The work by the nine-member research team revealed fundamental new insights about the effects of mechanically loading tissues trying to reestablish vascularization following injury, said study co-author Robert Guldberg, vice president and Robert and Leona DeArmond Executive Director of the Knight Campus.

Finding that sweet spot of timing and intensity of rehabilitation, he said, is challenging.

“If you get the loading right, you stimulate increased growth,” Guldberg said. “If you get it wrong, however, you can completely inhibit the vessels from branching and growing. Our research has reached a point where we can begin to make suggestions. Our message to physical therapists and clinicians is to not be overly aggressive early on.”

Mechanical loading refers to physical stress, such as exercise or physical therapy.

The regrowth of a vascular network is key to successful tissue regeneration following injuries or surgical procedures like spine fusion. Blood vessels deliver oxygen and nutrients and remove waste products from tissue. If the process is cut short, fibrosis can set in, resulting in scarring, chronic pain and an incomplete return to full strength.

The 3D models, which used fat from rats cultured into a hydrogel, allowed testing of mechanical loading effects on vascular growth, a multistaged process called angiogenesis, in a controlled setting. The models were fitted into two differently sized platens, or framing structures, to study the impacts of compression and shear at different times and intensities.

By introducing molecular inhibitors to cell-signaling pathways, the team identified specific biological mechanisms regulating the effects of early or late loading times at low, medium and high levels of deformation applied to vascular networks forming in the gels.

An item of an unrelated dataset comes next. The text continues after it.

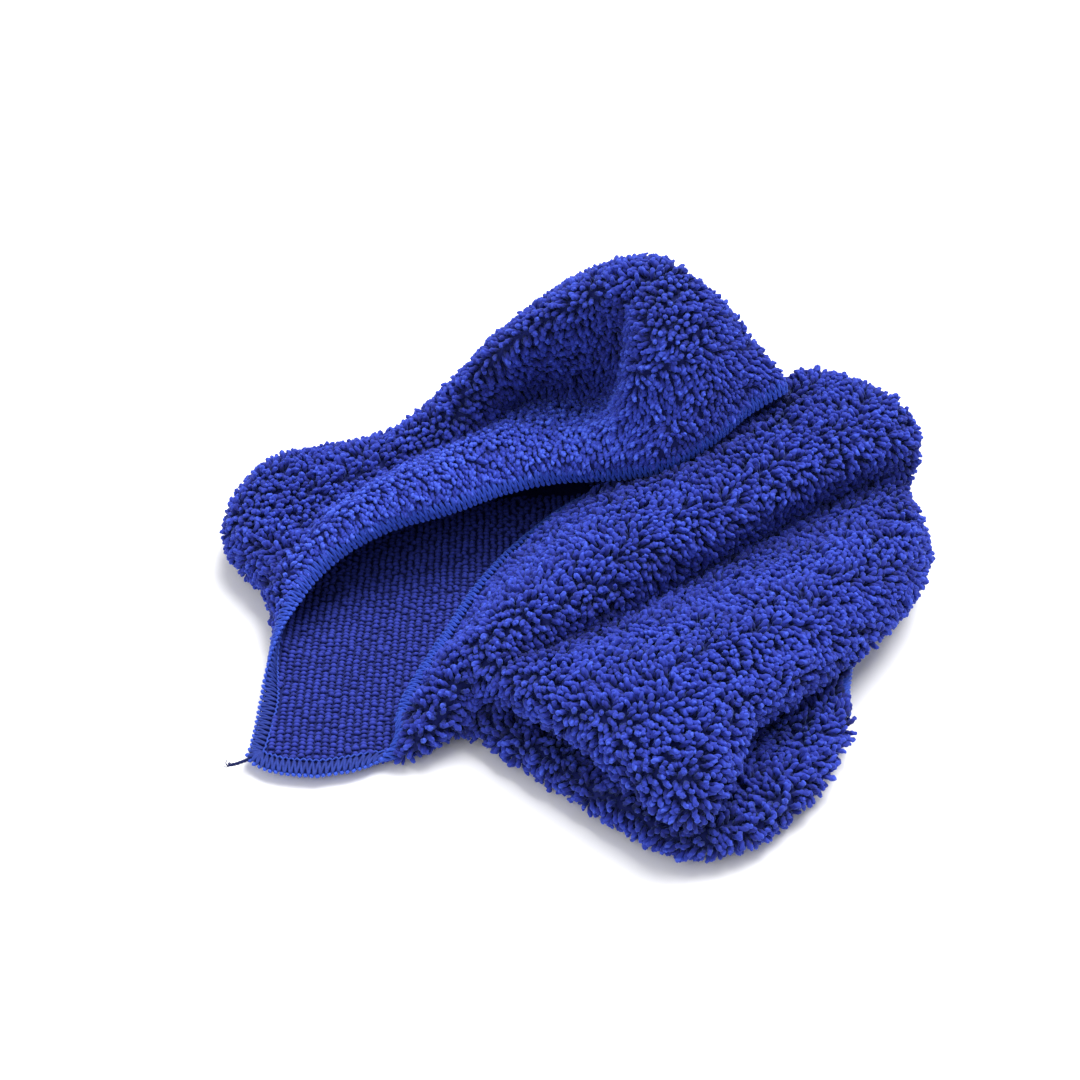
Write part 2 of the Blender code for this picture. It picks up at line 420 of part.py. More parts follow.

The resulting data, the researchers wrote, demonstrated that delayed loading led to longer, more extensively branched microvascular networks than early loading over a wide range of strain magnitudes. High deformations applied early stopped vascular branching and growth.

Exactly how the optimal timing seen in the study translates into actual human treatments will require additional study. Next up, Guldberg said, is experimenting with models drawn from human tissue “to build a vascular avatar of the patient to model how repairs progress.”

Another team, which includes Guldberg, detailed the creation of modular microcages that could be used as size-adjustable implantable scaffolds for tissue engineering, especially in cases of large tissue defects or injuries. That work appeared online July 23 in Advanced Materials.

Eventually, Guldberg said, strategies could emerge from this ongoing research to help guide individualized treatment plans for patients whose recovery programs may vary widely based on their injuries. There may be ways, he added, to develop therapeutic drug treatments in combination with time-varying exercise plans to accelerate tissue regeneration and patient recovery.

“Our work is really about guiding physical therapists and clinicians to be able to optimize their treatments of patients after serious injuries to accelerate a patient’s return to being functional and improve their long-term ability to regenerate their vascular tissue health,” Guldberg said.

The research also may help guide rehabilitative strategies, such as walking, running, jumping rope or lifting weights, following spine fusion, tendon and bone-repair surgeries where vascular networking needs to be rebuilt, he added.

“A continuing challenge, however, is measuring real-time mechanical data in patients,” he said.

Guldberg is addressing how to do just that in a partnership with fellow Knight Campus scientist Keat Ghee Ong, who joined the UO last summer. With help from UO’s Innovation Partnership Services, they have launched the Eugene-based Penderia Technologies Inc.

The company is developing orthopedic sensors based on Ghee Ong’s research in radio frequency identification technology. Using tiny devices implanted in suture anchors, screws or buttons used for surgical repairs, doctors or therapists could monitor an individual’s progress and chart a specific recovery exercise plan.

The National Institutes of Health (grant AR069297) and U.S. Department of Veterans Affairs (RX001985) supported the research.

Five co-authors, including lead authors Marissa Ruehle and E.A. Eastburn, of the Science Advances study are at Georgia Tech, where Guldberg had worked before joining the UO’s Knight Campus in August 2018. Other contributors are at the Atlanta VA Center in Decatur, Georgia, University of Utah and University of Pennsylvania.